| Set task |
Everything from the line containing "in imported if" down to the line containing "EDGE_ROOM = 1.7" is to be returned exactly; include both boundary lines and leave out all others.

========================

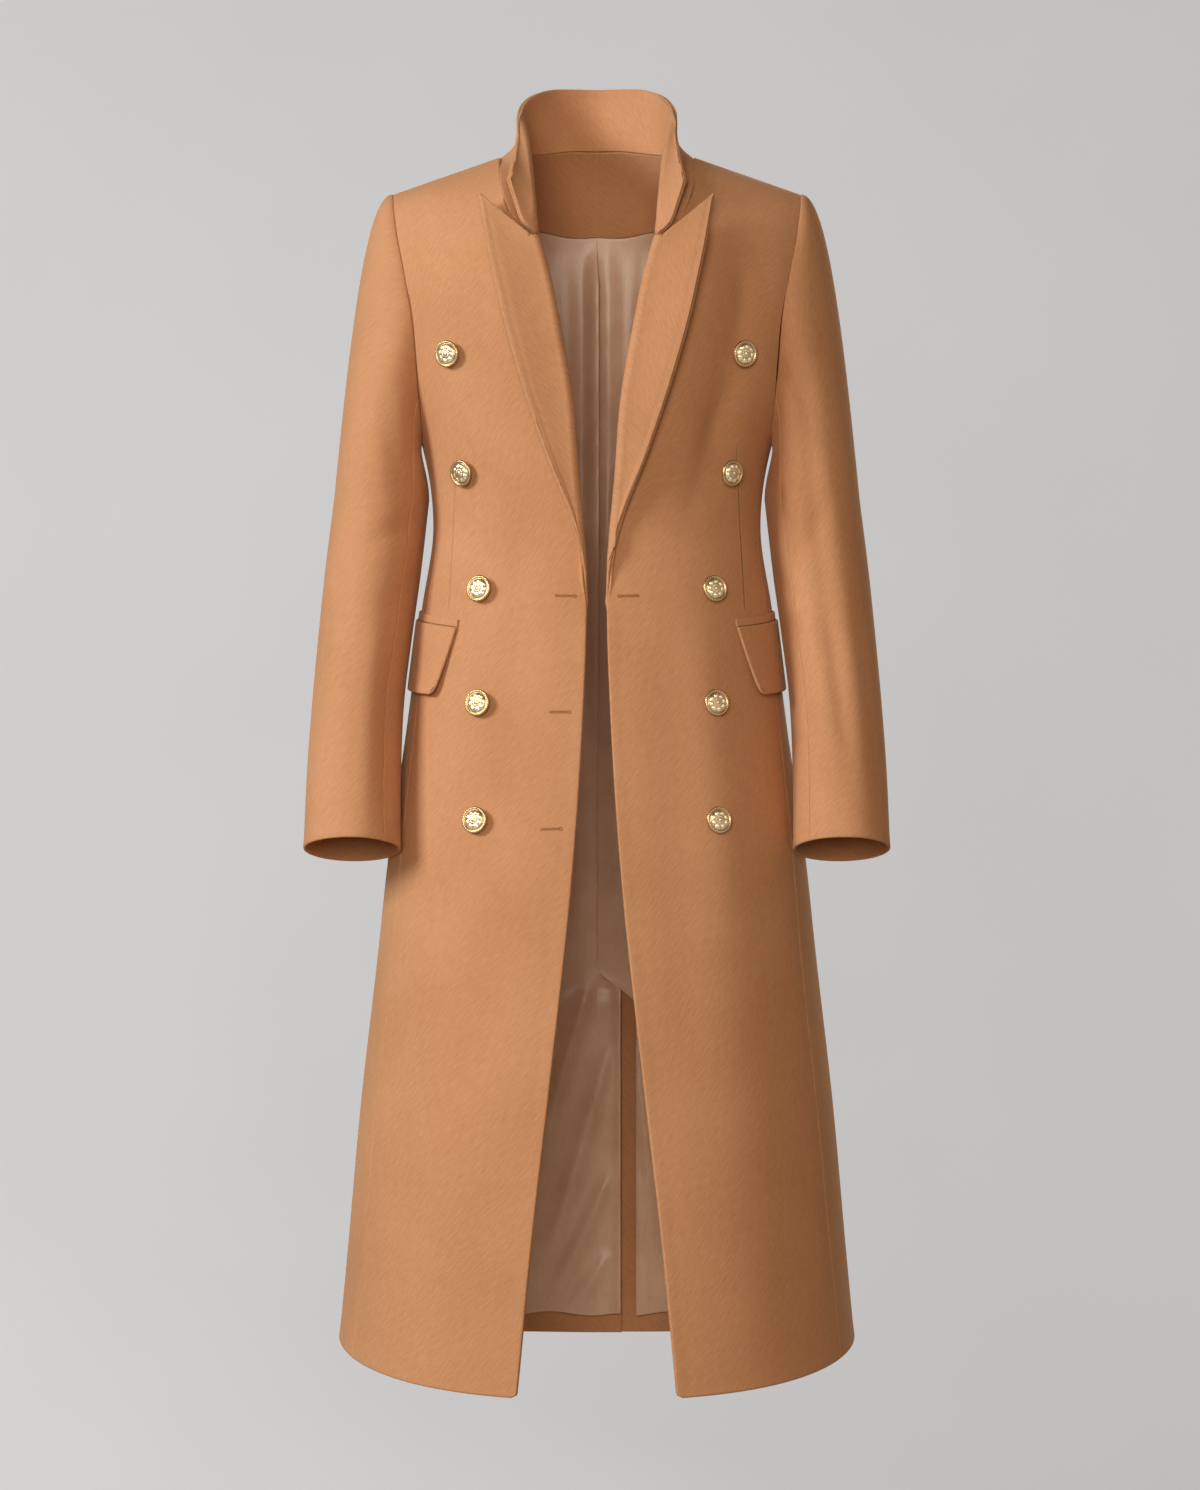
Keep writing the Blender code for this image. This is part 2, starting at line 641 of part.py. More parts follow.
def sleeve_ring(height, steps):
    """One ring of the sleeve: an ellipse from the underarm side round the front, tilted."""
    turn = np.linspace(0.0, 2.0 * math.pi, steps + 1)
    x = read(SLEEVE, "out", height) - read(SLEEVE, "half_width", height) * np.cos(turn)
    depth = -read(SLEEVE, "half_depth", height) * np.sin(turn)
    tilt = math.radians(float(read(SLEEVE, "tilt", height)))
    y = read(SLEEVE, "back", height) + depth * math.cos(tilt)
    return np.stack([x, y, height - depth * math.sin(tilt)], axis=-1)


def armhole_loop():
    """The armhole's points, from the underarm up the front, over and down the back."""
    front, back = armhole_line(-1.0), armhole_line(1.0)
    up = place(front[:, 0], front[:, 1])
    down = place(back[:, 0], back[:, 1])[::-1]
    return np.vstack([up, down[1:]])


def sleeve_grid():
    """The whole sleeve: a cap that leaves the armhole outward, then the tilted rings."""
    hole = armhole_loop()
    steps = len(hole) - 1
    top_ring = sleeve_ring(SLEEVE["height"][-1], steps)
    turn = np.linspace(0.0, 2.0 * math.pi, steps + 1)
    high = (0.5 - 0.5 * np.cos(turn))[:, None]
    outward = np.stack([4.0 + 23.0 * high[:, 0], -7.0 * np.sin(turn),
                        -16.0 + 21.5 * high[:, 0]], axis=-1)
    fall = (hole - top_ring)[:, 2:] * 0.5
    lead = np.hstack([-0.1 * fall * high, 0.0 * fall, fall])
    t = np.array(SLEEVE_CAP_STEPS)[:, None, None]
    hole = hole + 0.03 * outward
    cap = ((1.0 - t) ** 3 * hole + 3.0 * t * (1.0 - t) ** 2 * (hole + outward)
           + 3.0 * t * t * (1.0 - t) * (top_ring + lead) + t ** 3 * top_ring)
    heights = np.linspace(SLEEVE["height"][-1], SLEEVE["height"][0], 7)[1:]
    rings = np.stack([sleeve_ring(height, steps) for height in heights])
    return np.vstack([cap, rings])


def make_sleeves(wool):
    """Two-piece sleeves, split at a front seam and a back seam."""
    grid = sleeve_grid()[::-1]
    book = normal_book([grid])
    last = grid.shape[1] - 1
    upper = grid[:, FRONT_SLEEVE_SEAM:last - BACK_SLEEVE_SEAM + 1]
    under = np.hstack([grid[:, last - BACK_SLEEVE_SEAM:-1], grid[:, :FRONT_SLEEVE_SEAM + 1]])
    for name, side in SIDES:
        wall(f"sleeve_upper_{name}", [upper], 0.0, WOOL, wool, side, book)
        wall(f"sleeve_under_{name}", [under], 0.0, WOOL, wool, side, book)


def lining_rows(grid):
    """A panel's grid as its lining takes it: fewer rows, and a shorter hem."""
    hem = grid[0] + (grid[1] - grid[0]) * LINING_HEM_UP / (LOW_ROWS[1] - LOW_ROWS[0])
    kept = [row for row, height in enumerate(LOW_ROWS) if height not in LINING_SKIPS]
    kept += range(len(LOW_ROWS), len(grid))
    lining = grid[kept].copy()
    lining[0] = hem
    return lining


def clear_of_vent(grid):
    """The left back lining, whose edge keeps clear of the vent below its top."""
    heights = grid[..., 2]
    clear = np.interp(heights, (VENT_OPEN, VENT_TOP), (LINING_CLEARS_VENT, 0.0))
    near_centre = grid[..., 0] < clear
    moved = body(angle_of(clear, heights, 1.0), heights)
    return np.where(near_centre[..., None], moved, grid)


def make_linings(grids, book, satin):
    """Front and back linings, which hang inside the coating and the facings."""
    deep = LINING_DEPTH + SATIN
    front, plain = lining_rows(grids["front"][:, FACING_STEPS:]), lining_rows(grids["back_left"])
    book = {**normal_book([front, plain, mirrored(plain)]), **book}
    for name, side in SIDES:
        wall(f"lining_front_{name}", [front], LINING_DEPTH, deep, satin, side, book)
        back = lining_rows(grids["back_" + name])
        patches = [back[:, :NECK_FACED_STEPS + 1], back[:-NECK_FACING_ROWS, NECK_FACED_STEPS:]]
        if name == "left":
            patches = [clear_of_vent(patch) for patch in patches]
        else:
            lap = underlap_grid(UNDERLAP - 4.0)
            lap[0] += (lap[1] - lap[0]) * LINING_HEM_UP / (LOW_ROWS[1] - LOW_ROWS[0])
            kept = [row for row in range(len(lap)) if LOW_ROWS[row] not in LINING_SKIPS]
            patches.append(lap[kept])
        wall(f"lining_back_{name}", patches, LINING_DEPTH, deep, satin, side, book)


def flap_line(column, share):
    """A column of the flap's table at a share of the way from its front to its rear."""
    return np.interp(share, (0.0, 0.6, 1.0), FLAP[column])


def make_pockets(wool):
    """Flap pockets: the flap's points lie on the body, moved out, and so do the jet's."""
    share = np.linspace(0.0, 1.0, FLAP_STEPS + 1)[None, :]
    down = np.linspace(0.0, 1.0, 4)[:, None]
    top, bottom = flap_line("top_angle", share), flap_line("bottom_angle", share)
    angle = top + (bottom - top) * down
    top, bottom = flap_line("top_height", share), flap_line("bottom_height", share)
    height = top + (bottom - top) * down
    lift = FLAP_OFF + FLAP_LIFT * down ** 2 * np.clip(1.0 - 2.2 * share, 0.0, 1.0)
    flap = moved_out(angle, height, lift)
    up = np.array([[SEAM_GAP], [JET_HEIGHT]])
    jet_angle = flap_line("top_angle", share) + 0.0 * up
    jet = moved_out(jet_angle, flap_line("top_height", share) + up, FLAP_OFF + 0.0 * jet_angle)
    for name, side in SIDES:
        wall(f"pocket_flap_{name}", [flap[::-1]], -FLAP_THICK, 0.0, wool, side)
        wall(f"pocket_jet_{name}", [jet], -JET_THICK, 0.0, wool, side)


def make_button(name, centre, axis, metal):
    """A turned shank button that stands on the cloth along an axis."""
    aside = np.cross(axis, (0.0, 0.0, 1.0))
    aside = aside / np.linalg.norm(aside)
    upward = np.cross(aside, axis)
    turn = np.linspace(0.0, 2.0 * math.pi, BUTTON_SIDES, endpoint=False)[:, None]
    rims = [centre + axis * rise + radius * (aside * np.cos(turn) + upward * np.sin(turn))
            for radius, rise in BUTTON_PROFILE]
    count = BUTTON_SIDES
    faces = [list(range(count))]
    for low in range(len(rims) - 1):
        for one in range(count):
            step = (one + 1) % count
            faces.append([low * count + one, (low + 1) * count + one,
                          (low + 1) * count + step, low * count + step])
    faces.append([(len(rims) - 1) * count + one for one in reversed(range(count))])
    add_mesh(name, np.vstack(rims), faces, metal)


def make_buttons(metal):
    """Five buttons on each front, seated on the cloth."""
    centres = front_at(BUTTONS["out"], BUTTONS["height"])
    axes = normals(front_at, BUTTONS["out"], BUTTONS["height"])
    for name, side in SIDES:
        for number, (centre, axis) in enumerate(zip(centres, axes), start=1):
            mirror = np.array((side, 1.0, 1.0))
            make_button(f"button_{name}_{number}", centre * mirror, axis * mirror, metal)


def main():
    """Clear the scene and build the coat."""
    for piece in list(bpy.data.objects):
        bpy.data.objects.remove(piece, do_unlink=True)
    wool = make_material("wool_coating", "C4926A", 0.9)
    satin = make_material("satin_lining", "A58C79", 0.45)
    metal = make_material("gilt_button", "D2B878", 0.3, 1.0)
    grids, book = body_grids()
    make_fronts(grids, book, wool)
    make_backs(grids, book, wool)
    make_collar(wool)
    make_sleeves(wool)
    make_pockets(wool)
    make_linings(grids, book, satin)
    make_buttons(metal)


main()
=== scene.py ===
"""Looks of a double-breasted maxi coat of camel wool coating, open at the front and hollow.

Lengths are in millimetres until a mesh is made. The coat's outer surface is a function of an
angle round the body (-90 degrees centre front, 0 side, +90 centre back) and a height. Every
cloth piece is a grid of points on that surface, or on one that leaves it, given a wall with
rounded edges. "Out" is the distance from the centre plane, so one table serves both sides.
"""
import math

import bpy
import numpy as np
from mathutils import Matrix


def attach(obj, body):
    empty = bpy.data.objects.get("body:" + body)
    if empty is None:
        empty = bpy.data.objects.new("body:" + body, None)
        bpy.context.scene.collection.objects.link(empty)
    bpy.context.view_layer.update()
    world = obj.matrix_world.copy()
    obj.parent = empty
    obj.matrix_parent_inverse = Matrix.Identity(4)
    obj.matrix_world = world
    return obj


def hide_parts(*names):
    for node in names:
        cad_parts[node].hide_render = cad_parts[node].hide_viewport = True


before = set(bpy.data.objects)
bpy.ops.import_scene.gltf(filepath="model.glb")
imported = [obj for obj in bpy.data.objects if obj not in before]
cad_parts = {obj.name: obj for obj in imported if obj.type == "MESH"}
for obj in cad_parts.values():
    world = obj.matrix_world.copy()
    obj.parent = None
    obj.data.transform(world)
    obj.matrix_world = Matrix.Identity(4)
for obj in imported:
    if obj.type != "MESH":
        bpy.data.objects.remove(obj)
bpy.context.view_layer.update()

MM = 0.001

# Cloth and making up
WOOL = 2.4                # thickness of the coating
SATIN = 1.0               # thickness of the lining
PLY_GAP = 0.35            # space between two cloths that lie on each other
LINING_DEPTH = 5.7        # how far the lining hangs inside the coating's outer surface
FACING_WIDTH = 90.0
ROLL_RADIUS = 2.0
ROLL_WIDTH = 8.0          # lapel width at which the roll is a full half turn
LAPEL_LIFT = 14.0         # how far the lapel's outer edge rises where it is wide
LAPEL_SLOPE = 0.24        # and its rise for its width where it is narrow
LAPEL_CURL = 1.5          # how far its very edge turns down again
LAPEL_CURL_WIDTH = 15.0
PEAK_CORNER = 3.5         # radius of the peak's tip
HEM_CORNER = 5.0          # radius where the front edge meets the hem
RIM_STEPS = 5             # faces round a cloth's cut or turned edge
INSET_SHARE = 0.95        # share of the outmost row of faces that its rounding may take
EDGE_ROOM = 1.7           # least width of that row on a lapel

# Levels
HEM_SIDE = -1138.0
HEM_CENTRE_FRONT = -1169.0
HEM_CENTRE_BACK = -1163.0
HEM_EASE = 0.2
HEM_EVENS_OUT = -820.0
BREAK = -440.0
UNDERARM = -275.0
GORGE = -89.5
PEAK = -54.0
VENT_TOP = -812.0
VENT_SLANT = -790.0       # where the left back lining begins to clear the vent
UNDERLAP = 25.0
UNDERLAP_DEPTH = 4.0
UNDERLAP_COLUMNS = 12
LINING_CLEARS_VENT = 40.0
LINING_HEM_ROWS = 5       # rows by which the front lining is shorter than the coating
LINING_HEM_UP = 17.4      # and the same length for the back lining

ROUNDNESS = 2.3
ARCH = 140.0
SHOULDER_POINT = 197.0
FACING_ON_SHOULDER = 145.5
NECK_POINT = 94.0
SIDES = (("right", -1.0), ("left", 1.0))


def columns(names, rows):
    """Turn rows of numbers into a dictionary of named columns."""
    return dict(zip(names.split(), np.array(rows, dtype=float).T))


# Sections of the coat: half width, and depth to the front and to the back
BODY = columns("height half_width front back", (
    (-1180.0, 253.0, 204.0, 183.0),
    (-1060.0, 241.5, 196.0, 176.0),
    (-910.0, 228.0, 184.0, 165.0),
    (-765.0, 211.5, 168.0, 151.0),
    (-680.0, 202.5, 156.0, 142.0),
    (-545.0, 183.5, 136.0, 124.0),
    (-435.0, 169.5, 121.0, 106.0),
    (-355.0, 158.5, 113.0, 95.0),
    (-275.0, 170.0, 121.0, 101.0),
    (-220.0, 190.0, 124.0, 110.0),
    (-150.0, 212.0, 122.0, 118.0),
    (-60.0, 226.0, 112.0, 116.0),
    (70.0, 232.0, 100.0, 108.0)))

# The shoulder's ridge, and the same with its bend at the neck point eased, for what lies over it
RIDGE = columns("out height", (
    (0.0, 62.0), (50.0, 42.0), (86.0, 8.0), (92.5, 2.5), (94.0, 2.0), (96.0, 1.3),
    (197.0, -33.5), (240.0, -48.3)))
SOFT_RIDGE = columns("out height", (
    (0.0, 62.0), (50.0, 42.0), (68.0, 25.0), (84.0, 11.5), (98.0, 2.5), (114.0, -4.5),
    (134.0, -11.8), (197.0, -33.5), (240.0, -48.3)))

SIDE_SEAM = columns("height angle", (
    (-1180.0, -24.0), (-680.0, -24.0), (-545.0, -20.0),
    (-355.0, -15.0), (-275.0, -9.5), (-200.0, -9.5)))

# The front edge up to the break, and the lapel's roll line above it
FRONT_LINE = columns("height out", (
    (-1180.0, 75.0), (-1015.0, 59.0), (-877.0, 43.0), (-674.0, 21.5), (-544.0, 13.0),
    (-440.0, 9.5), (-383.0, 10.4), (-318.0, 16.0), (-242.0, 22.0), (-177.0, 33.0),
    (-125.0, 43.3), (-89.5, 53.0)))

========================

| Task answer |
cad_parts = {obj.name: obj for obj in imported if obj.type == "MESH"}
for obj in cad_parts.values():
    world = obj.matrix_world.copy()
    obj.parent = None
    obj.data.transform(world)
    obj.matrix_world = Matrix.Identity(4)
for obj in imported:
    if obj.type != "MESH":
        bpy.data.objects.remove(obj)
bpy.context.view_layer.update()

MM = 0.001

# Cloth and making up
WOOL = 2.4                # thickness of the coating
SATIN = 1.0               # thickness of the lining
PLY_GAP = 0.35            # space between two cloths that lie on each other
LINING_DEPTH = 5.7        # how far the lining hangs inside the coating's outer surface
FACING_WIDTH = 90.0
ROLL_RADIUS = 2.0
ROLL_WIDTH = 8.0          # lapel width at which the roll is a full half turn
LAPEL_LIFT = 14.0         # how far the lapel's outer edge rises where it is wide
LAPEL_SLOPE = 0.24        # and its rise for its width where it is narrow
LAPEL_CURL = 1.5          # how far its very edge turns down again
LAPEL_CURL_WIDTH = 15.0
PEAK_CORNER = 3.5         # radius of the peak's tip
HEM_CORNER = 5.0          # radius where the front edge meets the hem
RIM_STEPS = 5             # faces round a cloth's cut or turned edge
INSET_SHARE = 0.95        # share of the outmost row of faces that its rounding may take
EDGE_ROOM = 1.7           # least width of that row on a lapel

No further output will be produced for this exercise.